- Task to carry out: Wherever the string "None" appears in a line, extract that line.

- Data block:
━━━━━━━━━━

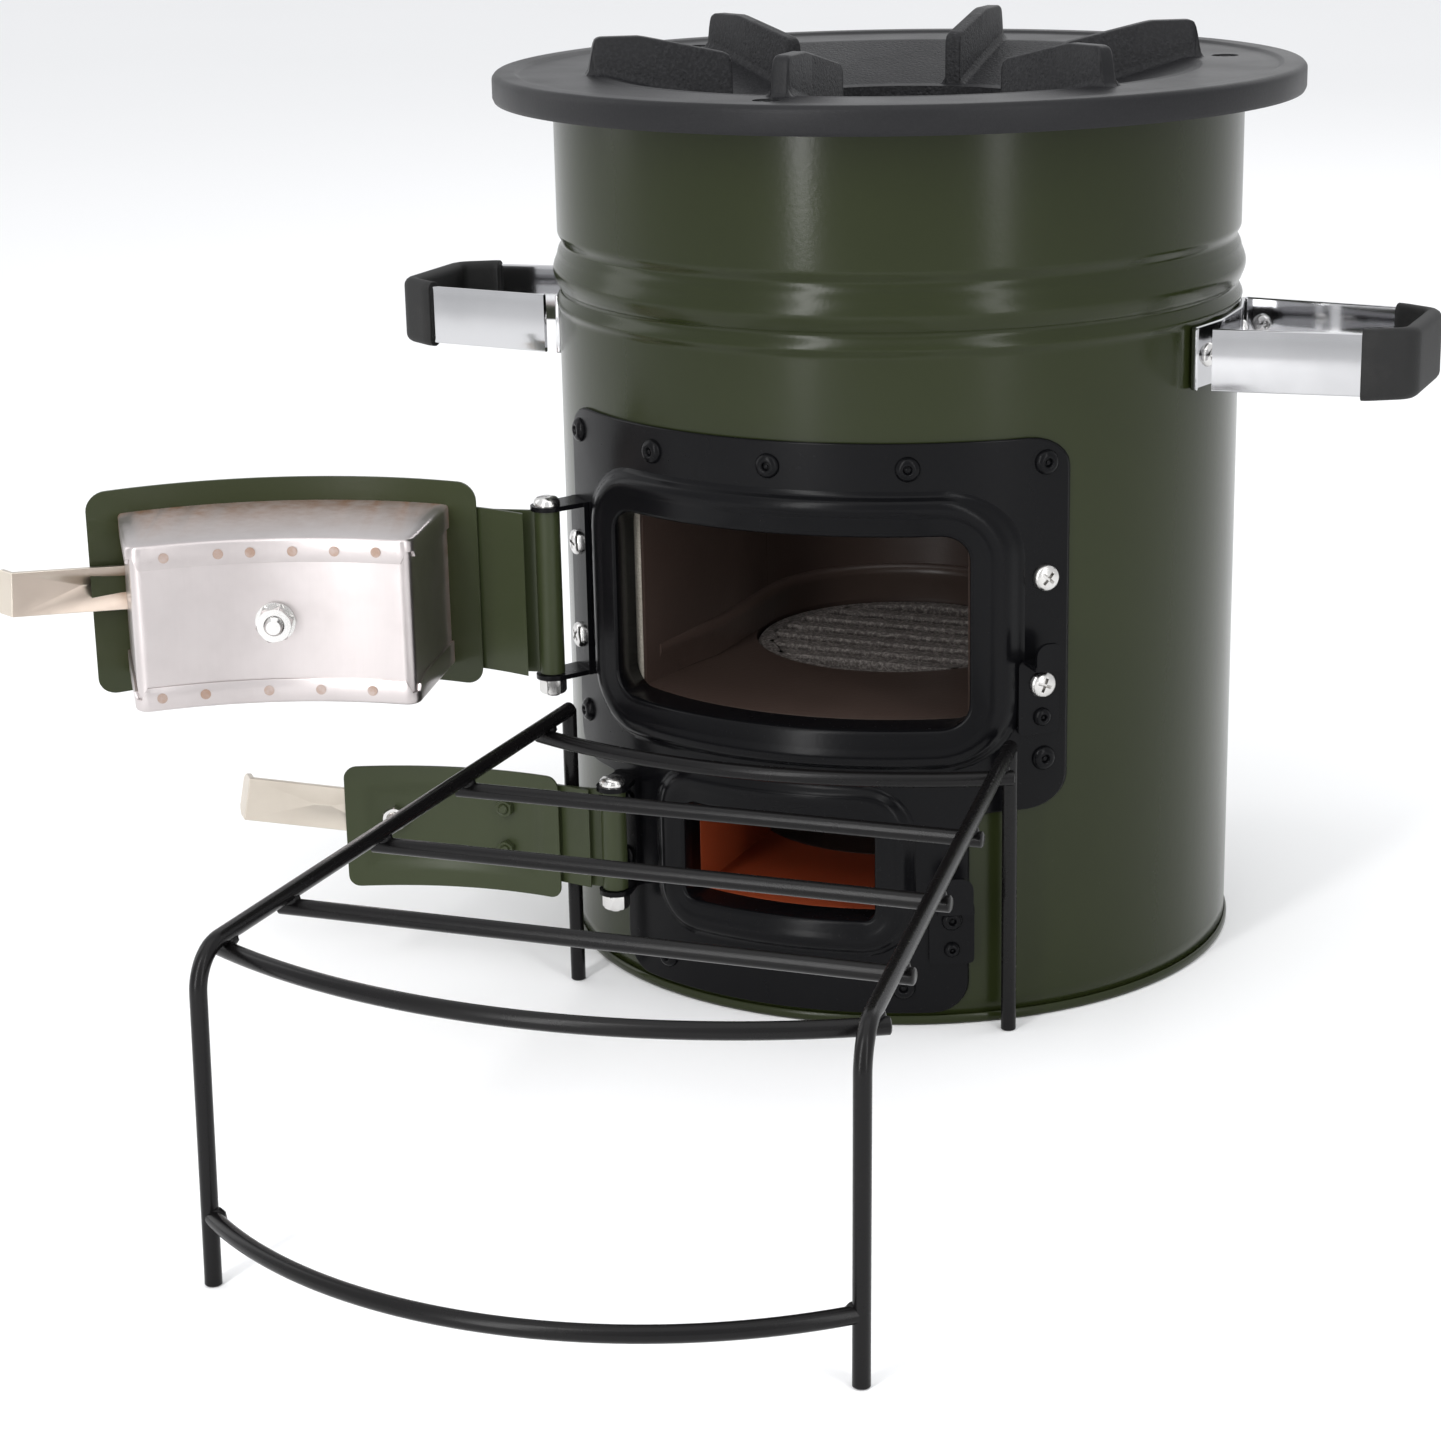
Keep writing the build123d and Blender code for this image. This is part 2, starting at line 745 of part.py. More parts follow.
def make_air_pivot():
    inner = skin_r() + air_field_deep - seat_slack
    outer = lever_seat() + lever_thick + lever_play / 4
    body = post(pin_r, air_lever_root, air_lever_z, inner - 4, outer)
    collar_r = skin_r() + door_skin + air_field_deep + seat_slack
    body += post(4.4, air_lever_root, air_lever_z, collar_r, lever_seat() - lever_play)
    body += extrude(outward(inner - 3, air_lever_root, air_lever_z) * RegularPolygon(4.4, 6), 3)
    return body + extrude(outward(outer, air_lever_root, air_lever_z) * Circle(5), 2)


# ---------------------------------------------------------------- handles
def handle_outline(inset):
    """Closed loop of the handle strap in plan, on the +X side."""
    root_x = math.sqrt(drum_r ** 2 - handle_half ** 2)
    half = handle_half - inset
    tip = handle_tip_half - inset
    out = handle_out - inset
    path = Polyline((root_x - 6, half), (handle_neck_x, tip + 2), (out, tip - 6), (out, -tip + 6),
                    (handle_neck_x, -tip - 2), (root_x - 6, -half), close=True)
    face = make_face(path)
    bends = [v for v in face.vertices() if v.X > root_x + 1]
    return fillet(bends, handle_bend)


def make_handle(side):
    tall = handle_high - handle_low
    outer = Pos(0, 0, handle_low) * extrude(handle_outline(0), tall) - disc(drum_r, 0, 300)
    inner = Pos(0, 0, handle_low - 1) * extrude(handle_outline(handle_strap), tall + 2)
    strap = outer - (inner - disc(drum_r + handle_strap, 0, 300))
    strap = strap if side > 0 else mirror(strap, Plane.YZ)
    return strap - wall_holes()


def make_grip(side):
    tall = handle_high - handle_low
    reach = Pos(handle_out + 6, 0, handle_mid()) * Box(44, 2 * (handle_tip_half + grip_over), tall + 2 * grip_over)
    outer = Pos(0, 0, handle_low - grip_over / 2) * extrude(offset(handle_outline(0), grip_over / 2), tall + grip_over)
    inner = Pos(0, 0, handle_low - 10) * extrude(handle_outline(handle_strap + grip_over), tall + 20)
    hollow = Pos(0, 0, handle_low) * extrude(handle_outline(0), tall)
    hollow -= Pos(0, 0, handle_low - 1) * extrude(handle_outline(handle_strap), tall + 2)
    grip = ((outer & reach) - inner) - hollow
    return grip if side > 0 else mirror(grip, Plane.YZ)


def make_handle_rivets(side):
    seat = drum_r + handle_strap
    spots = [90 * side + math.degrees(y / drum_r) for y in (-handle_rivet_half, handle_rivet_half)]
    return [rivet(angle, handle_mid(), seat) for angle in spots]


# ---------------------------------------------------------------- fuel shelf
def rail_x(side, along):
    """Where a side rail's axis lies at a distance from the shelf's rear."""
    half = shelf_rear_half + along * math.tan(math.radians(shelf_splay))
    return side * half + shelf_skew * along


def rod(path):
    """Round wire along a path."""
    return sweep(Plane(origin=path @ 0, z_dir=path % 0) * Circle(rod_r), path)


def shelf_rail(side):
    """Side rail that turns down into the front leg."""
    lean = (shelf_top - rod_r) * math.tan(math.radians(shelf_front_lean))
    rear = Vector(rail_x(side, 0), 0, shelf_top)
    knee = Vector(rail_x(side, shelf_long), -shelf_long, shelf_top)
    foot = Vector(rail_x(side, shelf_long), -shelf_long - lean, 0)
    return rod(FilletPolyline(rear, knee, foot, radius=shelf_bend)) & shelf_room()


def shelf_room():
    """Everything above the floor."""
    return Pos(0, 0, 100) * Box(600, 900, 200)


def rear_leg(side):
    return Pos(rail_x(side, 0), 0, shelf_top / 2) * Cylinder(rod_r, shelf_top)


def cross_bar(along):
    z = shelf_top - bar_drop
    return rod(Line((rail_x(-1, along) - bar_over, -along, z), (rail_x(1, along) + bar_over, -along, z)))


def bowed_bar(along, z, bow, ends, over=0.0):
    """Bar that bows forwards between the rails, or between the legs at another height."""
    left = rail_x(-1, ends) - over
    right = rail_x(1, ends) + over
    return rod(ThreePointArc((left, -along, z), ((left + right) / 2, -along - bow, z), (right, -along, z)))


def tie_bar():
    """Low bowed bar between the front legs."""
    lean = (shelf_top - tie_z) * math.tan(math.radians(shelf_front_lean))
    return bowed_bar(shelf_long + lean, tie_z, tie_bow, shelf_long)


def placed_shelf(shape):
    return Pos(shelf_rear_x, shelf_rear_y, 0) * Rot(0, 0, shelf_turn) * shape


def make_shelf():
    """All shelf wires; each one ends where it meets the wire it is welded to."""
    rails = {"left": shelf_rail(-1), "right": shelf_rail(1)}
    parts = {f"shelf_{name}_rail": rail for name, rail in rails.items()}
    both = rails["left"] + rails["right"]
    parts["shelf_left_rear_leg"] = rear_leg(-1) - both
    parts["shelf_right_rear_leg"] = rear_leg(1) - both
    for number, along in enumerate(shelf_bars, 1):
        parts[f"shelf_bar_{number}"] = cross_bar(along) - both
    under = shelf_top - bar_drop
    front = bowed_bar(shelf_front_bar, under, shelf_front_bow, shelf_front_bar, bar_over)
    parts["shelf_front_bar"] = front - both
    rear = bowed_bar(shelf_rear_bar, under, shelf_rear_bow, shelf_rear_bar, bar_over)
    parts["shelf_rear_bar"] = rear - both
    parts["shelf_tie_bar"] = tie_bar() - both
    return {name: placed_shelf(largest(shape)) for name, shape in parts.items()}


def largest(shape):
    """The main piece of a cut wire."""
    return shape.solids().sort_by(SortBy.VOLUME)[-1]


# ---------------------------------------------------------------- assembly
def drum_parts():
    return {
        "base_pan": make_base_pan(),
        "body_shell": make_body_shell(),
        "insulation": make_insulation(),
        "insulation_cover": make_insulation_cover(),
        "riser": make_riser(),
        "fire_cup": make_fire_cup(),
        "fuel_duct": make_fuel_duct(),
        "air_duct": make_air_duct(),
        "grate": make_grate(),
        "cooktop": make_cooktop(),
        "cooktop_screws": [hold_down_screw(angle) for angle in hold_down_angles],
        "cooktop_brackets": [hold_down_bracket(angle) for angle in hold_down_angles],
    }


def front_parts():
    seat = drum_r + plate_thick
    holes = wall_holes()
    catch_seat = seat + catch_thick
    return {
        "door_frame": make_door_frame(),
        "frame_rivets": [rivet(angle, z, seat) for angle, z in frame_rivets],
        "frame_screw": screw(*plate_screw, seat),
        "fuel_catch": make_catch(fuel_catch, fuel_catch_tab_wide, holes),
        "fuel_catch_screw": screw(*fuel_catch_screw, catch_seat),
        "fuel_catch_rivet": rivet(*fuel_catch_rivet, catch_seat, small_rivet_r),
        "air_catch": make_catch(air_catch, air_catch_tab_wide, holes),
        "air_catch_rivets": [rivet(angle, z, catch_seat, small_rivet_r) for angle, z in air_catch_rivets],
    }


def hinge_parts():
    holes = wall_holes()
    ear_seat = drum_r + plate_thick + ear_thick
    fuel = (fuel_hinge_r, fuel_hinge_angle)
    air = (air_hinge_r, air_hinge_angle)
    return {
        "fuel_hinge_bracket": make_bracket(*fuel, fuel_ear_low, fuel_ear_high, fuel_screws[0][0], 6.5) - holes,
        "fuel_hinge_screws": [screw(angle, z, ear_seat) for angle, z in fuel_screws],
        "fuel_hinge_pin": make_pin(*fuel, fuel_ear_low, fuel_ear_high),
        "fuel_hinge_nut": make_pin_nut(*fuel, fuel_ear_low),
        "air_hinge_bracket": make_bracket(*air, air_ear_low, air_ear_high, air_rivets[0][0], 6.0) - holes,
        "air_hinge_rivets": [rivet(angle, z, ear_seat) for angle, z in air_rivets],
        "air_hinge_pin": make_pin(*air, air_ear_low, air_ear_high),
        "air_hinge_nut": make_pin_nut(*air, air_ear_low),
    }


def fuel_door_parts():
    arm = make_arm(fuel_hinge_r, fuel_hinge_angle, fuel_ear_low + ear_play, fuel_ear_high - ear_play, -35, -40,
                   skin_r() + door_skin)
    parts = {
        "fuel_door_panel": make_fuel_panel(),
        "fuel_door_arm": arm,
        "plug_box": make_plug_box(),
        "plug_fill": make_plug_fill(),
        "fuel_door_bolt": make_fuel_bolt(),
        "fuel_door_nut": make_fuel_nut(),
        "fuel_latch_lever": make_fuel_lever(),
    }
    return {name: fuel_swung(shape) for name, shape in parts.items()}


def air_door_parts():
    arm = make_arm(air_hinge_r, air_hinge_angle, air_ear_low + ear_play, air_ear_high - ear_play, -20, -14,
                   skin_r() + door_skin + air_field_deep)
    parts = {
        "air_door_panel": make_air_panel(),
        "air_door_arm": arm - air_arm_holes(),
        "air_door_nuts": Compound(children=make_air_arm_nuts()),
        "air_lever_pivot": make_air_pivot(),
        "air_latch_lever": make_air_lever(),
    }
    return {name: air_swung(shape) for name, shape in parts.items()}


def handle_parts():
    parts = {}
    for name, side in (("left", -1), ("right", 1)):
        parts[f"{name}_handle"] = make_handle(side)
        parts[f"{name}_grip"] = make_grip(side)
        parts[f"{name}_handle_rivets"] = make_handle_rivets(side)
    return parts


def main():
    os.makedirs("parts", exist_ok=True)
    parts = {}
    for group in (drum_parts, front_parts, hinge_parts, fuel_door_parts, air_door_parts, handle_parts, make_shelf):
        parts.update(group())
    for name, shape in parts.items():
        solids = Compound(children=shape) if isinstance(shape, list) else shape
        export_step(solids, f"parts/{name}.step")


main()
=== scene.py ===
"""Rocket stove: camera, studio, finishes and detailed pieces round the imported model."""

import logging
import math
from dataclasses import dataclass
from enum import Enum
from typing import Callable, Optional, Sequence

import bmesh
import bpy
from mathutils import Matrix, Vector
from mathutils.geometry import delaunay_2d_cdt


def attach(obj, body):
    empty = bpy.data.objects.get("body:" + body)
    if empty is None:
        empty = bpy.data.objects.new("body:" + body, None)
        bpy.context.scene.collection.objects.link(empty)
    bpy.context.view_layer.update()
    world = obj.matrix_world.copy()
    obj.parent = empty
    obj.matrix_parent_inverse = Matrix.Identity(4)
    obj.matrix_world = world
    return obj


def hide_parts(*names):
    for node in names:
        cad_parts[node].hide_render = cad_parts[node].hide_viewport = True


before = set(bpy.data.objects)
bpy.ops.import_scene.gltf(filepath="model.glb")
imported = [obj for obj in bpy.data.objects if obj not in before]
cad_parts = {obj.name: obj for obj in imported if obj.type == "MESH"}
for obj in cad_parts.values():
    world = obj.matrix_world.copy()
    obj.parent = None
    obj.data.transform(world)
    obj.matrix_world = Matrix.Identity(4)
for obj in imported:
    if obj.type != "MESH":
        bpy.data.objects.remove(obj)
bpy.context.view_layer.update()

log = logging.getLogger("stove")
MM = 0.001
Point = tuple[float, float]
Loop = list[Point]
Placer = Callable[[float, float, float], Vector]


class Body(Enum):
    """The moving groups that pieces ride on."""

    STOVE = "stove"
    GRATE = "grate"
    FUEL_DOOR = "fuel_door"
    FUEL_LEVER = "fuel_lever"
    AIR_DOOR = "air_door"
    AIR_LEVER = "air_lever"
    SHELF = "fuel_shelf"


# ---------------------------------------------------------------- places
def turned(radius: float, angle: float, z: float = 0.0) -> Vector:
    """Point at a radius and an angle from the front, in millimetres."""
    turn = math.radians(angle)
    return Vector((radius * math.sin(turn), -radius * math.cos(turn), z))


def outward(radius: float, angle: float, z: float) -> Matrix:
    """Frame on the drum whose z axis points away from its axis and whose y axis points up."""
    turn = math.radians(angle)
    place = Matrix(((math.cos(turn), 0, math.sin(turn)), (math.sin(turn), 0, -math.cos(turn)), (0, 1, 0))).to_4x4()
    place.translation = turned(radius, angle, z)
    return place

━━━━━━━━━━

- Exercise solution:
    if empty is None:
        empty = bpy.data.objects.new("body:" + body, None)
    obj.parent = None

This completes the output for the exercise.